I'll be more impressed if you can spit it out in CBN on a 3-D printer!

What I liked about this thread is the discussion of specific wheel angles, which I have not seen in the manual for the used Silvey RazurSharp I purchased. Lots of comments on how the angles of the wheel affect the angles on the cutter, but not starting points.

With the CBN type wheel you are apparently losing some of the ability to change the cutter angles in exchange for the durability/consistency etc., so it sounds like you are very satisfied with those cutter angles. Will you still be able to adjust them a bit by changing how the cutters meet the stone?

Thanks.

Philbert
 
I am quite happy with my blue ceramic wheels for square, but the idea of a cooler running, faster cutting wheel that doesn't need dressing (maybe cleaning) seems appealing.

I'd be interested in the blue wheel, I sometimes have troubles making it a full side of a 37" or above chain without redressing. For some reason my chains have a tendency to find any rocks or metal even close to where I'm cutting.

Running cooler... so should I put some cooling cuts in the wheel then, like a Dinasaw wheel?
 
I'd be interested in the blue wheel, I sometimes have troubles making it a full side of a 37" or above chain without redressing. For some reason my chains have a tendency to find any rocks or metal even close to where I'm cutting.

Running cooler... so should I put some cooling cuts in the wheel then, like a Dinasaw wheel?

In terms of the cooling cuts, I thought about the idea but all the cbn wheels that I"ve seen from this company are simple unslotted carriers so I would be taking on way more than I want to in changing that aspect. This is just a simple test to see what they come up with and how it works out.


And the difference in temps sharpening tools on my bench grinders between ao and cbn is huge, the cbn runs much much cooler (and no dust!).

Blue wheels: I still have to redress the blue wheels in part due to the grease and such that plugs the wheel, but I find they cut much faster and much much cooler and leave a fairly good finish. I have tried pretty much all the 8 inch wheels out there and settled on the blue.

On my 510 with round ground chain the blue wheels are a cutter eating setup for rocked chains. But I don't run round 3/8 much and pretty much leave my 510 setup with a 1/8 inch wheel for smaller chain (which I run alot of too).

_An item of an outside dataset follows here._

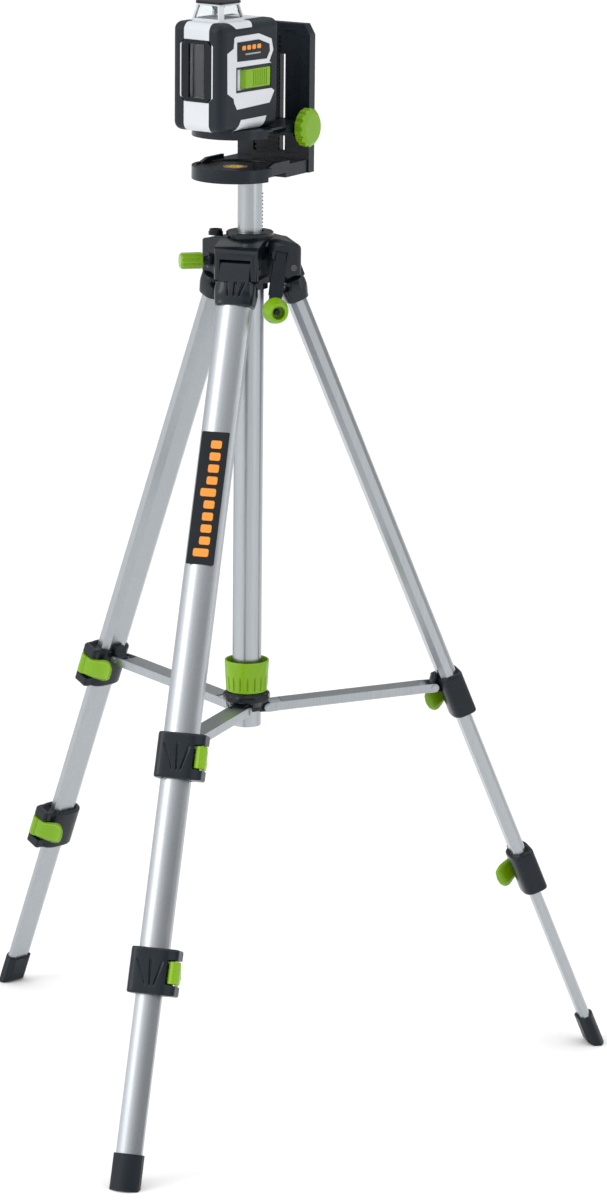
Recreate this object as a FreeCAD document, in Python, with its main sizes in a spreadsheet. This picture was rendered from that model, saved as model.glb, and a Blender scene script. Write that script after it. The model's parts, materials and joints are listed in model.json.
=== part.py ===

I HATED the 8 inch round resinoid wheel that came with my 510. Ran hot, cut slow, etc. But oddly, after talking to Silvey some years ago about all that they sent me a 1/8 inch resinoid wheel that works just fine with the smaller chain. I don't understand why the difference, but I almost never have to dress it and it has sharpened many many chains.
 
With the CBN type wheel you are apparently losing some of the ability to change the cutter angles in exchange for the durability/consistency etc., so it sounds like you are very satisfied with those cutter angles. Will you still be able to adjust them a bit by changing how the cutters meet the stone?

Thanks.

Philbert

With my Prosharp all the adjustment in angles is in the dressing stone holders which have 3 possible positions. So downsides to the cbn wheels include can't tweak that angle if it isn't working out and no way to true up how a wheel runs by dressing it.

So you are at the mercy of how the wheel happens to run in your grinder.

The only adjustments left basically is how high the cutter meets the wheel (so the corner of the wheel can meet the inside tip of the cutter) and how much cutter is removed (length).

So getting the angles pretty close to what is working for me know is pretty critical.